There are lots of reasons why you might want to implement your own machine learning algorithms on Spark: you might want to experiment with a new idea, try and reproduce results from a recent research paper, or simply to use an existing technique that isn’t implemented in MLlib. In this talk, we’ll walk through the process of developing a new machine learning model for Spark. We’ll start with the basics, by considering how we’d design a parallel implementation of a particular unsupervised learning technique. The bulk of the talk will focus on the details you need to know to turn an algorithm design into an efficient parallel implementation on Spark: we’ll start by reviewing a simple RDD-based implementation, show some improvements, point out some pitfalls to avoid, and iteratively extend our implementation to support contemporary Spark features like ML Pipelines and structured query processing.
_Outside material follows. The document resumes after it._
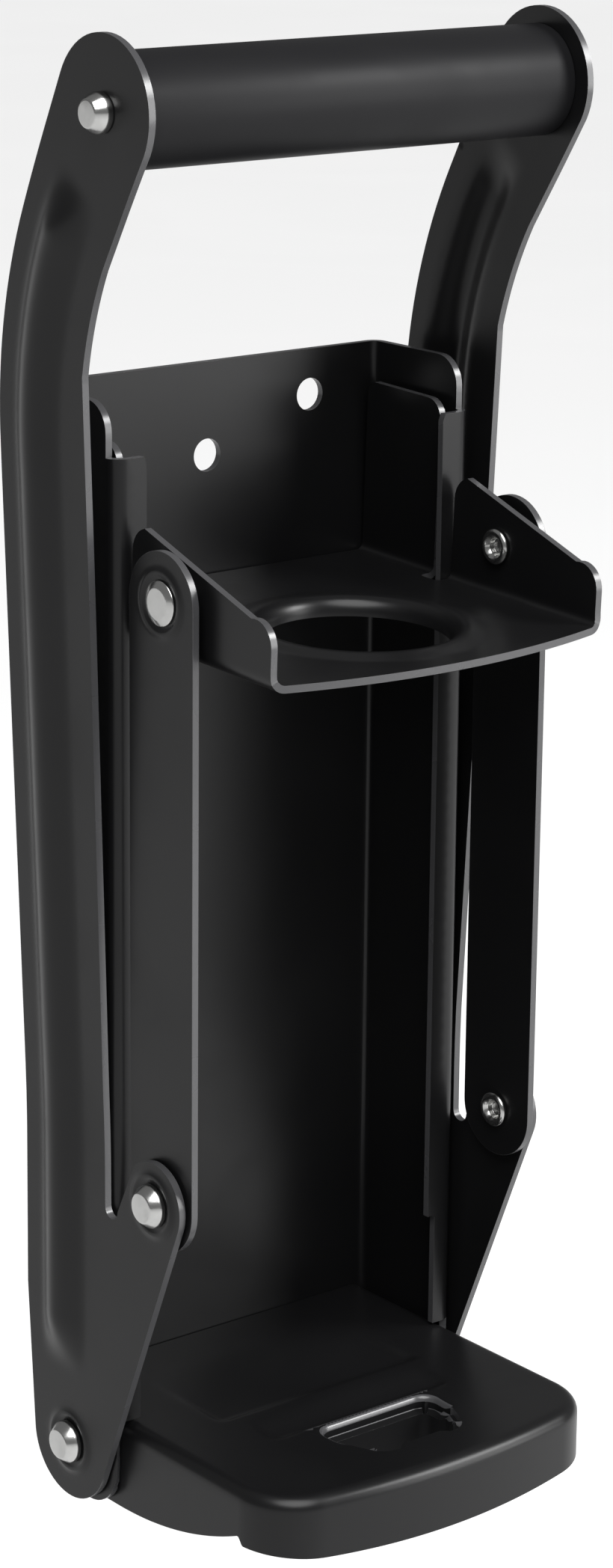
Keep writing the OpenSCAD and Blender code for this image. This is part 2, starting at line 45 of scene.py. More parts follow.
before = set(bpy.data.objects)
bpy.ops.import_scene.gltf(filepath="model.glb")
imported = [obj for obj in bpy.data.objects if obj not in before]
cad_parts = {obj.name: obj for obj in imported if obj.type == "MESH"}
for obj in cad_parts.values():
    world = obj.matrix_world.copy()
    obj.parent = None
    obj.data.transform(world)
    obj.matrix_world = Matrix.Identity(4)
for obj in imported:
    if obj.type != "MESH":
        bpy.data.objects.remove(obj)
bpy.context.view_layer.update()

MM = 0.001
WELD = 2e-6
SLIVER = 1e-7

# Places and sizes of the frame, in millimetres. Heights are measured from the lowest point of the
# lever's foot, and FOOT is where that point lies in the frame.
FOOT = -20.0
SHEET = 1.5
FILLET = 3.0
CHAN_OUT = 45.1
ARM_IN = 45.6
TOP_IN = 53.0
LINK_OUT = 45.0
LINK_IN = 43.5
LINK_R = 10.1
RAM_OUT = 41.7
BASE_OUT = 43.1
BASE_TOP = 20.0
BASE_FRONT = 84.5
BASE_BULGE = 5.2
PIVOT = (-16.2, 12.4)
LINK_PIN = (-45.0, 73.8)
RAM_PIN = (-45.0, 195.8)
HANDLE = (-39.8, 288.3)
SHANK_R = 3.0
BORE_R = 3.08
SIDE_GAP = 0.15
PIN_GAP = 0.3
TAIL_H = 1.3
TURN = FILLET * math.pi / 2  # sheet taken up by one square bend

# Edges that turn by more than this, in degrees, are rounded on sheet and left sharp on turned pieces.
SHEET_CREASE = 50
TURNED_CREASE = 40
# The cut edges' finish is lighter and glossier than the coat: a painted highlight along every cut edge.
EDGE_HIGHLIGHT_FINISH = 1  # place of the cut edges' finish among a sheet piece's materials
# The slot's walls take a matte, barely reflecting finish that renders them dark: painted shade.
SLOT_SHADE_FINISH = 2


# ---- settings that a user would change ----


def colour_setting(name, description, default):
    """A colour that a user would change."""
    return FloatVectorProperty(
        name=name, description=description, subtype="COLOR", size=3, min=0.0, max=1.0, default=default
    )


def length_setting(name, description, high, default):
    """A length that a user would change, from nothing to high, in metres."""
    return FloatProperty(
        name=name, description=description, unit="LENGTH", min=0.0, max=high, default=default
    )


class CrusherSheetSettings(bpy.types.PropertyGroup):
    """Sizes and colours of the black sheet-metal pieces"""

    coat_colour: colour_setting("Coat colour", "Colour of the black powder coat", (0.0064, 0.0064, 0.0068))
    # Cut edges get a lighter colour than the coat: a painted highlight.
    edge_highlight_colour: colour_setting(
        "Edge highlight colour", "Lighter colour of cut edges that paints in their highlight", (0.06, 0.06, 0.063)
    )
    coat_roughness: FloatProperty(
        name="Coat roughness",
        description="Roughness of the powder coat",
        subtype="FACTOR",
        min=0.05,
        max=1.0,
        default=0.32,
    )
    edge_radius: length_setting(
        "Edge radius", "Radius of the soft edge that the coat leaves on cut sheet", 0.0006, 0.00055
    )
    bead_height: length_setting(
        "Bead height", "Height of the stiffening bead pressed along each arm", 0.0028, 0.0027
    )
    seat_depth: length_setting(
        "Seat depth", "Depth of the pressed step that the can stands in", 0.0014, 0.0013
    )


class CrusherMetalSettings(bpy.types.PropertyGroup):
    """Colours of the handle and the bare metal pieces"""

    grip_colour: colour_setting("Grip colour", "Colour of the satin black handle tube", (0.011, 0.011, 0.012))
    rivet_colour: colour_setting("Rivet colour", "Colour of the plated rivet heads", (0.62, 0.62, 0.61))
    washer_colour: colour_setting("Washer colour", "Colour of the zinc-plated washers", (0.46, 0.46, 0.47))


class CrusherStageSettings(bpy.types.PropertyGroup):
    """Floor, lamps and camera"""

    floor_colour: colour_setting("Floor colour", "Colour of the pale studio floor", (0.93, 0.93, 0.93))
    bounce_colour: colour_setting(
        "Bounce colour", "Colour of the floor as the object's surfaces see it", (0.7, 0.7, 0.7)
    )
    floor_drop: length_setting("Floor drop", "Height of the object's lowest point above the floor", 1.0, 0.2)
    focal_length: FloatProperty(
        name="Focal length",
        description="Focal length of the camera, in millimetres",
        min=20.0,
        max=300.0,
        default=92.07,
    )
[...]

You’ll leave this talk with everything you need to build a new machine learning technique that runs on Spark.
Session hashtag: #EUds5
William Benton leads a team of data scientists and engineers at Red Hat, where he has applied analytic techniques to problems ranging from forecasting cloud infrastructure costs to designing better cycling workouts. His current focus is designing infrastructure for next-generation data-driven applications, but he has also conducted research and development in the areas of static program analysis, managed language runtimes, logic databases, cluster configuration management, and music technology. Benton holds a PhD in computer sciences from the University of Wisconsin.